If leasing a car isn’t cheaper, why do it? The most compelling reason is that leasing reduces your down payment and is lowers your monthly payment. That’s a great option for people who don’t have enough cash on to make a large enough down payment to get an affordable monthly loan payment. Leasing can also be a reasonable option even if you have the cash for down payment, but want to keep it in the bank for emergencies but still want a lower monthly payment.As long as you understand that you’ll pay more to lease a car or truck over the long term, leasing may be the way to go.
Here’s a buy-versus-lease example
Assumptions: We’ll base this lease versus buy example on a 2016 Honda Civic Sedan LX and compare costs over a six-year period. During the first three years, both the leased and the purchased vehicle require the same amount of maintenance (oil changes, air filters, tire rotation). Whether you lease or own, you have to pay the maintenance costs. However, since both vehicles will be covered by the manufacturer’s warranty during the first 3-yr. period, you won’t have any out-of-pocket repairs.
During the second three year period, the purchased vehicle will require some additional investment in maintenance beyond just oil changes and filters.

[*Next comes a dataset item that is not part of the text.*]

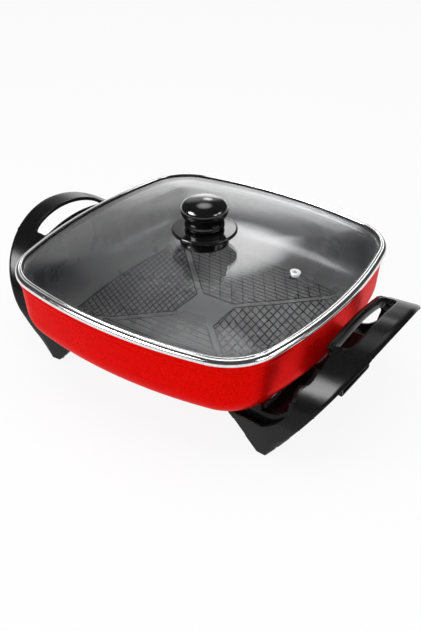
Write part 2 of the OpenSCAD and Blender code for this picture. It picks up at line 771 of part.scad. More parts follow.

But the 2nd 3-yr lease will only incur normal maintenance costs. For ease of comparison, I’ll assume that the 2nd 3-yr lease vehicle is the same as the first and the acquisition costs are the same (not likely in the real world, but it makes the comparison a bit easier to understand).
Costs of car ownership over six years
The 2016 Honda Civic Sedan LX has a sticker price of $20,275. With an end-of-model-year-incentive, Edmunds.com shows that most people in the Midwest can negotiate the purchase price down to $18,045. Add in sales tax and the license fee and your total comes to about $19,218. If you pay $5,000 down on a 60-month loan at 3% APR, your monthly payment will be $255. License and other fees in later years will be the same whether you own or lease, so I won’t add those into the price.
In the first three years of ownership, you’ll have paid 14,180 or 0.39/mile (based on driving 36,000 miles). That’s considerably higher than the per mile cost of leasing, but it doesn’t tell the whole story, because you’ll pay off the loan during the next three year period. Those final loan payments total $6120. Since the vehicle is starting accumulate more miles, you’ll have to buy new tires ($550), a new battery ($125), brakes $250 and perform routine inspections and fluid changes ($600).
The total you pay in 2nd 3-yr period is $7395, for total of 21,575 over the six year period. However, keep in mind that you’ve had a full year of ownership with no loan payments and you now fully own a car that has a trade in value of approximately $6,000. Deduct the trade in value from what you’ve paid so far and you drop the cost of ownership down to 0.219 per mile.
If you keep driving the car, your cost per mile drops even more until you reach a break-point where you may be paying more in major repair costs than the vehicle is worth. Depending on the reliability rating of the vehicle, it may make sense to buy a new vehicle at the six year/72,000 mile mark.
Costs to lease a car or truck over three years
If you lease the same car, you’ll need a $2,000 down payment to get your monthly payments down to $191 (3-yr lease with a mileage cap of 36,000 miles). During the 3-yr. lease period, you’ll have paid $8,876 or 0.246/mile. That may lead you to believe that leasing is cheaper because the first 3-yr cost of owning is 0.39/mile. If you plan to lease for 3-yrs and never lease or own again, leasing is your best option. However, if you lease another new car for three years, you would have been better off buying. Two 3-yr. leases will cost you $1,944 more than buying the car and keeping it for three years.
Final thoughts on car leasing
I obtained the leasing figures for this example from a Honda end of year leasing promotion. The monthly payment is based on the acquisition cost shown in the example and includes a $595 acquisition fee. However, since it’s an end of year lease, it includes an extra end of year incentive (rebate) and the lease waives the other customary leasing fees like dealer preparation fee and a disposal fee. If you don’t buy an end of model year vehicle, those extra leasing fees will raise your total cost.
Finally, Honda has a very high resale value, so its higher residual value results in a lower lease payment. If you make the mistake of leasing a vehicle with a lower reliability rating with a corresponding lower residual value, your lease payment will be higher. In an apples to apples cost comparison of leasing versus buying, the lower residual value will affect the trade in value of the purchased vehicle as well, making it somewhat cost effective to keep the vehicle longer than six years.